─── DATA SEGMENT ───

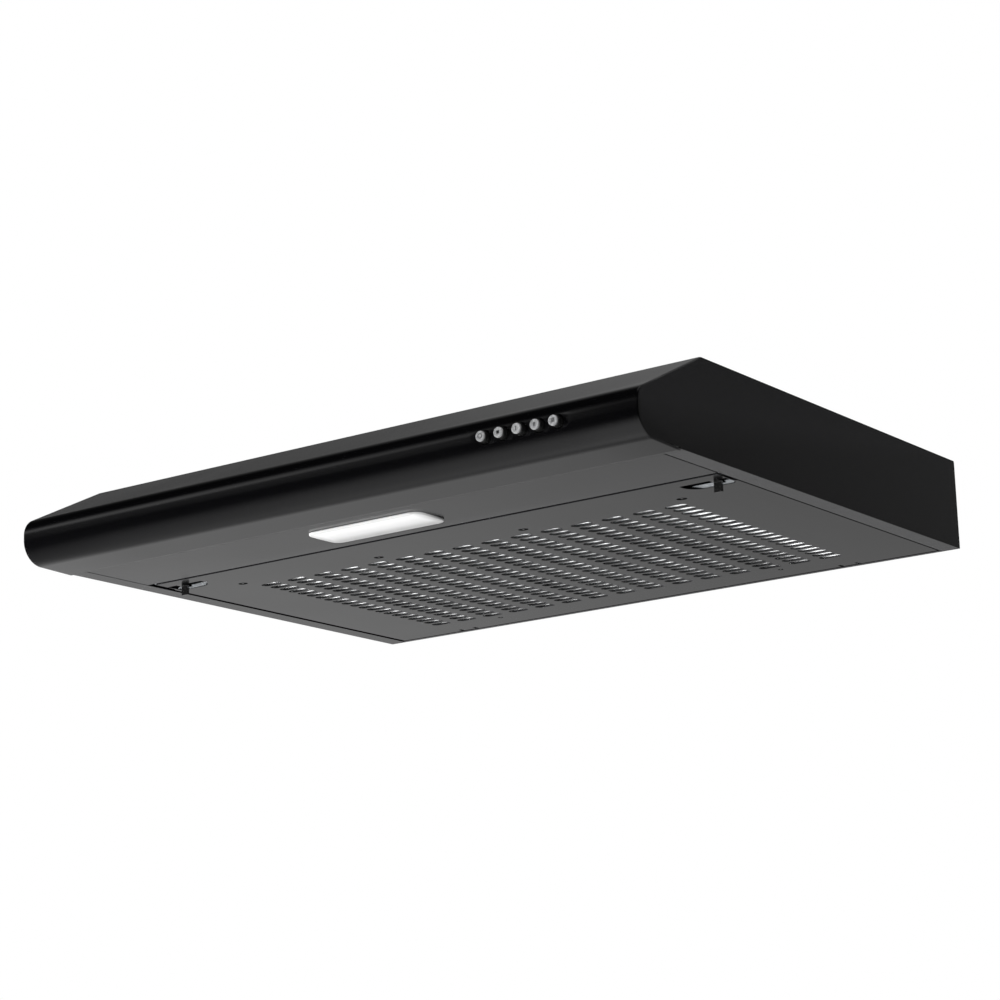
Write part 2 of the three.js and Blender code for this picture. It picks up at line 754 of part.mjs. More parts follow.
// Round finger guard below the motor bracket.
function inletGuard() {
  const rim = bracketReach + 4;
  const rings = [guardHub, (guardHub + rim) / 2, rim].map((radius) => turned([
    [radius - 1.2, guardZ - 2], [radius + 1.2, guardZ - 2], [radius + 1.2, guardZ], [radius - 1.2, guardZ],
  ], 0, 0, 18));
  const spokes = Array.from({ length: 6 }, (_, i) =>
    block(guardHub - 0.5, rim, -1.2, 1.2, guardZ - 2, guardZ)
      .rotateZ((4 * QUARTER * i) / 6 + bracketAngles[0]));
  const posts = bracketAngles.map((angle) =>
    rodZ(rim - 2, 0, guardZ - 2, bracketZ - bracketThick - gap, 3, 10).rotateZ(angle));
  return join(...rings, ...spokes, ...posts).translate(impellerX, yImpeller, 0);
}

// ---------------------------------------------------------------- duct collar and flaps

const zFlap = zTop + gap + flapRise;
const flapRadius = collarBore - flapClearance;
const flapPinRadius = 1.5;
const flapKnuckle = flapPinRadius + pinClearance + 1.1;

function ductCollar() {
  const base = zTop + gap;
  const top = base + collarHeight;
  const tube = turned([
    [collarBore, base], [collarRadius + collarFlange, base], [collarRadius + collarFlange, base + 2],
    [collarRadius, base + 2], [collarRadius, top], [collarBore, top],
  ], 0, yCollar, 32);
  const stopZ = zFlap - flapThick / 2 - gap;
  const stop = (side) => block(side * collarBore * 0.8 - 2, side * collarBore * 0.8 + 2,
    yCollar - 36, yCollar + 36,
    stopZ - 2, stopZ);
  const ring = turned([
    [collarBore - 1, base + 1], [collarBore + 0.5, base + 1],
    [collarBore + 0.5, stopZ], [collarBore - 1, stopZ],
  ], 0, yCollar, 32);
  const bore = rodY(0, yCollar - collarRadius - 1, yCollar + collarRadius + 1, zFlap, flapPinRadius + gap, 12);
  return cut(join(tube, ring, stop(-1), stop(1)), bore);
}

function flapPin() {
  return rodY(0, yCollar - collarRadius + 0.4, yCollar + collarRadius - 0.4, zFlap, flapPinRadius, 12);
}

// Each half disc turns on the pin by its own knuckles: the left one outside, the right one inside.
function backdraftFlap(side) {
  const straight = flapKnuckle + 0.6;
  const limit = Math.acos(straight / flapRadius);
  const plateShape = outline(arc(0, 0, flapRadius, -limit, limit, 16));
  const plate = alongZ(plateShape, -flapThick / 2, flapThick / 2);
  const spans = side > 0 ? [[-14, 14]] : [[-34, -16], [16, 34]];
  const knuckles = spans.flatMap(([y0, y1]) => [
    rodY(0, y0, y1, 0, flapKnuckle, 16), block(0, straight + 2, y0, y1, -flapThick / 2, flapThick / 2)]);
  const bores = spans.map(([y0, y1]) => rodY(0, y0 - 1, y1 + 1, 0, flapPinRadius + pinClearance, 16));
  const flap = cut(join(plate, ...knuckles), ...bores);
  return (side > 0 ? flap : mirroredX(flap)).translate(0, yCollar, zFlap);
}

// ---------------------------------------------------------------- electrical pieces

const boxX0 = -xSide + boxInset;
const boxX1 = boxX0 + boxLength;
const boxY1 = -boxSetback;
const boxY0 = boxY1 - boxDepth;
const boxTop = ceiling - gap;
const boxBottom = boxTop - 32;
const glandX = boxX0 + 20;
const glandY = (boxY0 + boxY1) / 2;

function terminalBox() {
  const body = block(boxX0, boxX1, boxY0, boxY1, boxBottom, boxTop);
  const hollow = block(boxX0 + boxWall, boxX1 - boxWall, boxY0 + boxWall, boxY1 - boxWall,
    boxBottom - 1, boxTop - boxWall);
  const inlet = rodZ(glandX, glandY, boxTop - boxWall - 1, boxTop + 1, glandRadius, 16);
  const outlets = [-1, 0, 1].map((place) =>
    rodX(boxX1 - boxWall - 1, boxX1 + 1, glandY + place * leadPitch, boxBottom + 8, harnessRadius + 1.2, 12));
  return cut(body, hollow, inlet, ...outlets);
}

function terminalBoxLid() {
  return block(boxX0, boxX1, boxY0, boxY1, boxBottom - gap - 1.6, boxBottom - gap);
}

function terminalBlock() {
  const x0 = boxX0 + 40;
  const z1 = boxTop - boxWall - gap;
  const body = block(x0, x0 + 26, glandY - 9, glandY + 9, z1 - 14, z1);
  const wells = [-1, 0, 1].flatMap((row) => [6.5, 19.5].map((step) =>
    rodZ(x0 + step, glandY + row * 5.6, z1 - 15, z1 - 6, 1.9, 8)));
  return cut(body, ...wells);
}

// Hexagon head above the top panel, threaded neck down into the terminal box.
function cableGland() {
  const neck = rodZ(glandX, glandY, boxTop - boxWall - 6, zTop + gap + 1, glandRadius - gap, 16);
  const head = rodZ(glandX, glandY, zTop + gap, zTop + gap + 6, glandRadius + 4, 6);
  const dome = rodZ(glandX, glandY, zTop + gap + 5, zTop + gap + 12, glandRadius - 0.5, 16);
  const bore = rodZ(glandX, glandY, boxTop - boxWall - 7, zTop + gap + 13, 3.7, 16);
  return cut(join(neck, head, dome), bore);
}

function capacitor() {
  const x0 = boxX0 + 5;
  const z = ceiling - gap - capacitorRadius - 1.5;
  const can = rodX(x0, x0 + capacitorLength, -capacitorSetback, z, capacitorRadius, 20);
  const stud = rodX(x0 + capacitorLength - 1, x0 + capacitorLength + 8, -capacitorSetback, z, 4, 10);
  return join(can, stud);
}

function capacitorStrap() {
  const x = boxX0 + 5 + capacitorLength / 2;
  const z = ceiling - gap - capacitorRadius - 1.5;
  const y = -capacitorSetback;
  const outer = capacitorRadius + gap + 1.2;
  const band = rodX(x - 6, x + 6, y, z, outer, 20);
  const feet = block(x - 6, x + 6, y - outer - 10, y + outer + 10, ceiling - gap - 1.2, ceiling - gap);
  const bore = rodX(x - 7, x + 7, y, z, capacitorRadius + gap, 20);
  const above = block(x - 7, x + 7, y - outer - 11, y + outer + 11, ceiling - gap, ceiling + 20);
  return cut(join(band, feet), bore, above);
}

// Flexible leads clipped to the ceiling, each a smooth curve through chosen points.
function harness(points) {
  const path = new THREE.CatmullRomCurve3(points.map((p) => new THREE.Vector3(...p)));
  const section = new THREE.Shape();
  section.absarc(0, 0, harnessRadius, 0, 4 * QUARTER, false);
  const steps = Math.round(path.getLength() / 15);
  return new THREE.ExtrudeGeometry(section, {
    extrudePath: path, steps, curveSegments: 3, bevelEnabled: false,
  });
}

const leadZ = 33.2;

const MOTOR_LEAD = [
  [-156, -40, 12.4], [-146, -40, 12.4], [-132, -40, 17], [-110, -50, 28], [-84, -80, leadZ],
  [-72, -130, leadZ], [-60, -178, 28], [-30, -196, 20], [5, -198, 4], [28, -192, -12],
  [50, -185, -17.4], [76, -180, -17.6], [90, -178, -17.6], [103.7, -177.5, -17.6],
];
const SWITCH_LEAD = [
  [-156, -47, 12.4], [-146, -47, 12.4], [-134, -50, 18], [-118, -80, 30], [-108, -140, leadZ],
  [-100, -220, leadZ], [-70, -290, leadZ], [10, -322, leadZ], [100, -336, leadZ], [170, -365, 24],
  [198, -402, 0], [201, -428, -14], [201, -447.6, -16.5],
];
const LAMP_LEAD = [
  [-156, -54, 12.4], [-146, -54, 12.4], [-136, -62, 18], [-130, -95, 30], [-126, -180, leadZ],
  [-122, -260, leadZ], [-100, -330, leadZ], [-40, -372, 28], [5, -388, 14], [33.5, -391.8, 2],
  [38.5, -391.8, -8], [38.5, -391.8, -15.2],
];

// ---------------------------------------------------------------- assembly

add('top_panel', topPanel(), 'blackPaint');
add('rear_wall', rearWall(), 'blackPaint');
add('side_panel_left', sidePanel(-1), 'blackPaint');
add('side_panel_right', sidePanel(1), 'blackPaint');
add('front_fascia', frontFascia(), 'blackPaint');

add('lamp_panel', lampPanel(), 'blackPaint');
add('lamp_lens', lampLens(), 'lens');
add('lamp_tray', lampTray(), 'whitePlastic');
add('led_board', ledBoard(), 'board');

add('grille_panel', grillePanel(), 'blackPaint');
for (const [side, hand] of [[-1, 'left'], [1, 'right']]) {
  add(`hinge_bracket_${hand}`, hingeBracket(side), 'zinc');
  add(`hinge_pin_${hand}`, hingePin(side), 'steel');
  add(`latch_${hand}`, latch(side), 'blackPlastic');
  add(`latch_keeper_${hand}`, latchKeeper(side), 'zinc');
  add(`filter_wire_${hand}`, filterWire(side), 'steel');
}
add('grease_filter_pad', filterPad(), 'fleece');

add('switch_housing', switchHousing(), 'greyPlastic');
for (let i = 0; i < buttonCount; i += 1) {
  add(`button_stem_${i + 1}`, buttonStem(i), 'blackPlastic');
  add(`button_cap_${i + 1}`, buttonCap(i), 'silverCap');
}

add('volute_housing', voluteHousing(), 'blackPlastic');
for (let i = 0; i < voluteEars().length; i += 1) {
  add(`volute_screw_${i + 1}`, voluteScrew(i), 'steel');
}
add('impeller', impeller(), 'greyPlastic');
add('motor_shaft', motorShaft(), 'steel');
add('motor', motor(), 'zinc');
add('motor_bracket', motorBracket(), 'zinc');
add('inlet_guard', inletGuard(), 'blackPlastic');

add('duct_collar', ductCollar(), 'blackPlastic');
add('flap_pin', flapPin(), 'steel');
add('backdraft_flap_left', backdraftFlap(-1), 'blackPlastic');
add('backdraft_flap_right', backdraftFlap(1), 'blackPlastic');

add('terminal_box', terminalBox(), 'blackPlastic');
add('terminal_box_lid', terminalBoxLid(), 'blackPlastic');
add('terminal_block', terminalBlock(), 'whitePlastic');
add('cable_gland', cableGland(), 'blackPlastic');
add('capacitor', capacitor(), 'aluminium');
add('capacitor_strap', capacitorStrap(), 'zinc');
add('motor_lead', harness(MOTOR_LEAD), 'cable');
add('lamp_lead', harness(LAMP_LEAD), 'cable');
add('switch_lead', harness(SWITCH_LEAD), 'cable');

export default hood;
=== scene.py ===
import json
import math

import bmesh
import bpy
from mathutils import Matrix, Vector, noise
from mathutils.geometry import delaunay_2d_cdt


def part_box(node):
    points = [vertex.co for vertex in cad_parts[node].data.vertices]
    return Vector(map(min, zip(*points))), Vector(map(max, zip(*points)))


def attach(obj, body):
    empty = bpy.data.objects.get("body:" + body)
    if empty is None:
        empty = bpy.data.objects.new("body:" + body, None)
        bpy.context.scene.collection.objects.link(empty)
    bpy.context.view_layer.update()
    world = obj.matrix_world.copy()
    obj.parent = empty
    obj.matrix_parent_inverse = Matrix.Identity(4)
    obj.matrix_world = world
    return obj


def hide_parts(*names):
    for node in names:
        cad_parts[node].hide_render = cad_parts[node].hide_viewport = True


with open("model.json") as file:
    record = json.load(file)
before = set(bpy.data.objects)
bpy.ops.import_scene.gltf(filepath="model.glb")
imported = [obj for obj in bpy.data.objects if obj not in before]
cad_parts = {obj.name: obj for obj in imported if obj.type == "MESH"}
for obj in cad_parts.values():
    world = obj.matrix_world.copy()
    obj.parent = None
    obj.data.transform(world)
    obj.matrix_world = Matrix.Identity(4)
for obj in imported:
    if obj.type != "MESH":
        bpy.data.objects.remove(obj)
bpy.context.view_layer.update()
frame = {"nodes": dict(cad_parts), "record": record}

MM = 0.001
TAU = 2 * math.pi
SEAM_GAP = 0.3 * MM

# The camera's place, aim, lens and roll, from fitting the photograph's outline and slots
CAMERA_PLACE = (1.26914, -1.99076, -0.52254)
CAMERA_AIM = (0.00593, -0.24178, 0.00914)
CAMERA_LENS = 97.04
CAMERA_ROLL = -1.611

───

**WHAT YOU HAVE TO DO:**
Exactly repeat the lines from the line with "add('terminal_box', terminalBox(), 'blackPlastic');" to the line with "obj.matrix_world = Matrix.Identity(4)", including both, and output nothing else.

**ANSWER FOR THIS EXERCISE:**
add('terminal_box', terminalBox(), 'blackPlastic');
add('terminal_box_lid', terminalBoxLid(), 'blackPlastic');
add('terminal_block', terminalBlock(), 'whitePlastic');
add('cable_gland', cableGland(), 'blackPlastic');
add('capacitor', capacitor(), 'aluminium');
add('capacitor_strap', capacitorStrap(), 'zinc');
add('motor_lead', harness(MOTOR_LEAD), 'cable');
add('lamp_lead', harness(LAMP_LEAD), 'cable');
add('switch_lead', harness(SWITCH_LEAD), 'cable');

export default hood;
=== scene.py ===
import json
import math

import bmesh
import bpy
from mathutils import Matrix, Vector, noise
from mathutils.geometry import delaunay_2d_cdt


def part_box(node):
    points = [vertex.co for vertex in cad_parts[node].data.vertices]
    return Vector(map(min, zip(*points))), Vector(map(max, zip(*points)))


def attach(obj, body):
    empty = bpy.data.objects.get("body:" + body)
    if empty is None:
        empty = bpy.data.objects.new("body:" + body, None)
        bpy.context.scene.collection.objects.link(empty)
    bpy.context.view_layer.update()
    world = obj.matrix_world.copy()
    obj.parent = empty
    obj.matrix_parent_inverse = Matrix.Identity(4)
    obj.matrix_world = world
    return obj


def hide_parts(*names):
    for node in names:
        cad_parts[node].hide_render = cad_parts[node].hide_viewport = True


with open("model.json") as file:
    record = json.load(file)
before = set(bpy.data.objects)
bpy.ops.import_scene.gltf(filepath="model.glb")
imported = [obj for obj in bpy.data.objects if obj not in before]
cad_parts = {obj.name: obj for obj in imported if obj.type == "MESH"}
for obj in cad_parts.values():
    world = obj.matrix_world.copy()
    obj.parent = None
    obj.data.transform(world)
    obj.matrix_world = Matrix.Identity(4)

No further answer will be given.